Another main issue I took with the book was the almost casual use of sexual assault and threat of sexual violence. While in the Fae world, Rachel is sexually assaulted when a soldier sneaks up and grabs her from behind, fondling her breast in the process, before explaining how he’s going to rape her. She’s able to free herself and escape but the whole scene lacks any emotional punch; the fact that a high school girl was able to extricate herself from an adult, professional soldier with a single backwards thrown elbow makes it seem like the scene was written more to provide Rachel a horse to ride to advance the plot. In that case, threatening to have her raped feels like a cheap gimmick to up the danger of the scene that could have had as much gravitas without it.

We also encounter Nova, a king in the Fae world and brother to Orion, the ally that Rachel goes in search of. While he is present in the book, we learn that he has threatened to rape her in the past but despite this they almost have a cordial interaction when she helps him search for something he lost. However, when confronted with his brother, Nova sexually assaults Rachel in front of him by licking the side of her face and telling Orion what he wants to do to her, using this threat of sexual violence to force Orion to agree to leave the Fae world. Again, this feels like this happens because of the math that if violence is bad, then sexual violence must be worse, when it was completely unnecessary for the scene.

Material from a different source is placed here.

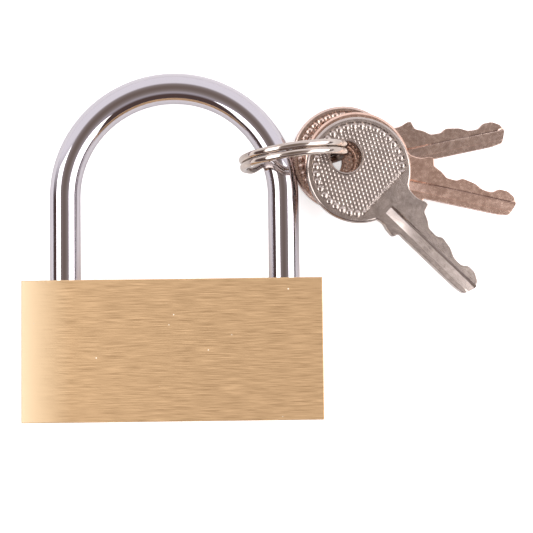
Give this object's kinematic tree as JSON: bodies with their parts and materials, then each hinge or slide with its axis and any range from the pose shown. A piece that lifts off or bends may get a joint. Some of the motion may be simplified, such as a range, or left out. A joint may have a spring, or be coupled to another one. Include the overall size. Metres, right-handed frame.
{
  "type": "padlock",
  "caption": "Rectangular brass padlock with a round steel shackle, turning keyhole plug, latch and pin tumblers inside, and a split ring carrying flat keys.",
  "frame": {"origin": "centre of the body's back face, which lies on the ground", "axes": "+X across the body towards the shackle's toe leg, +Y from the keyhole end towards the shackle's arch, +Z out of the front face"},
  "size_m": [0.1006, 0.071, 0.0223],
  "materials": {
    "brass": "brushed, fine lines across the width",
    "shackle_chrome": "bright plated",
    "spring_steel": "drawn wire",
    "pin_steel": "turned steel",
    "ring_nickel": "bright nickel-plated wire",
    "key_nickel": "nickel-plated and slightly worn, knurled bow"
  },
  "bodies": {
    "lock_body": {"body": "brass", "shackle_retaining_pin": "pin_steel", "plug_retaining_pin": "pin_steel", "latch_bore_plug": "brass", "shackle_spring": "spring_steel", "latch_spring": "spring_steel", "chamber_plug_1": "brass", "chamber_plug_2": "brass", "chamber_plug_3": "brass", "chamber_plug_4": "brass", "pin_spring_1": "spring_steel", "pin_spring_2": "spring_steel", "pin_spring_3": "spring_steel", "pin_spring_4": "spring_steel"},
    "shackle": {"shackle": "shackle_chrome"},
    "latch": {"latch_bolt": "pin_steel"},
    "plug": {"lock_plug": "brass"},
    "key_ring": {"key_ring": "ring_nickel"},
    "driver_1": {"driver_pin_1": "pin_steel"},
    "key_pin_1": {"key_pin_1": "brass"},
    "driver_2": {"driver_pin_2": "pin_steel"},
    "key_pin_2": {"key_pin_2": "brass"},
    "driver_3": {"driver_pin_3": "pin_steel"},
    "key_pin_3": {"key_pin_3": "brass"},
    "driver_4": {"driver_pin_4": "pin_steel"},
    "key_pin_4": {"key_pin_4": "brass"},
    "key_1": {"key_1": "key_nickel"},
    "key_2": {"key_2": "key_nickel"},
    "key_3": {"key_3": "key_nickel"}
  },
  "joints": [
    {"name": "shackle_lift", "type": "slide", "parent": "lock_body", "child": "shackle", "axis": [0, 1, 0], "range_m": [0, 0.0105], "deforming": ["shackle_spring"]},
    {"name": "plug_turn", "type": "hinge", "parent": "lock_body", "child": "plug", "pos_m": [0, 0, 0.0065], "axis": [0, 1, 0], "range_deg": [0, 90]},
    {"name": "latch_slide", "type": "slide", "parent": "lock_body", "child": "latch", "axis": [1, 0, 0], "range_m": [0, 0.0024], "deforming": ["latch_spring"]},
    {"name": "key_ring_swing", "type": "hinge", "parent": "shackle", "child": "key_ring", "pos_m": [0.02146, 0.03814, 0.0065], "axis": [0.3024, -0.9532, 0], "range_deg": [0, 100]},
    {"name": "key_1_swing", "type": "hinge", "parent": "key_ring", "child": "key_1", "pos_m": [0.03525, 0.03866, 0.00892], "axis": [0.1551, 0.0059, 0.9879], "range_deg": [-30, 6]},
    {"name": "key_2_swing", "type": "hinge", "parent": "key_ring", "child": "key_2", "pos_m": [0.03415, 0.03835, 0.006], "axis": [0.0748, -0.0299, 0.9968], "range_deg": [-5, 5]},
    {"name": "key_3_swing", "type": "hinge", "parent": "key_ring", "child": "key_3", "pos_m": [0.03157, 0.03847, 0.00355], "axis": [0.0409, -0.0628, 0.9972], "range_deg": [-6, 24]},
    {"name": "tumbler_1_driver", "type": "slide", "parent": "lock_body", "child": "driver_1", "axis": [1, 0, 0], "range_m": [0, 0.003], "deforming": ["pin_spring_1"]},
    {"name": "tumbler_1_key_pin", "type": "slide", "parent": "plug", "child": "key_pin_1", "axis": [0, 0, 1], "range_m": [-0.0014, 0]},
    {"name": "tumbler_2_driver", "type": "slide", "parent": "lock_body", "child": "driver_2", "axis": [1, 0, 0], "range_m": [0, 0.003], "deforming": ["pin_spring_2"]},
    {"name": "tumbler_2_key_pin", "type": "slide", "parent": "plug", "child": "key_pin_2", "axis": [0, 0, 1], "range_m": [-0.002, 0]},
    {"name": "tumbler_3_driver", "type": "slide", "parent": "lock_body", "child": "driver_3", "axis": [1, 0, 0], "range_m": [0, 0.003], "deforming": ["pin_spring_3"]},
    {"name": "tumbler_3_key_pin", "type": "slide", "parent": "plug", "child": "key_pin_3", "axis": [0, 0, 1], "range_m": [-0.0006, 0]},
    {"name": "tumbler_4_driver", "type": "slide", "parent": "lock_body", "child": "driver_4", "axis": [1, 0, 0], "range_m": [0, 0.003], "deforming": ["pin_spring_4"]},
    {"name": "tumbler_4_key_pin", "type": "slide", "parent": "plug", "child": "key_pin_4", "axis": [0, 0, 1], "range_m": [-0.0015, 0]}
  ],
  "couplings": [
    {"joint": "latch_slide", "follows": "plug_turn", "m_per_rad": 0.0015279}
  ]
}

It does make a certain amount of sense when you consider that Rachel Cleary and The Bonecarver definitely fall into that subrenre of dark fantasy YA fiction characterized by Twilight, of the young female protagonist who doesn’t know her own attractiveness but most male characters desire. If Rachel’s worth stems from her unrealized beauty and physical body, then it makes sense that threats to her would be based around the thing being valued. Ultimately, this is the main conflict of The Bonecarver and the primary impetus for why the threat of the Bonecarver exists, which is a sad commentary on why these male characters find her to be important.

Ultimately The Bonecarver didn’t work for me but if you’re a fan of YA dark fantasy focusing around a female protagonist meant to be strong, overcoming challenges and defeating threats, then it may be for you.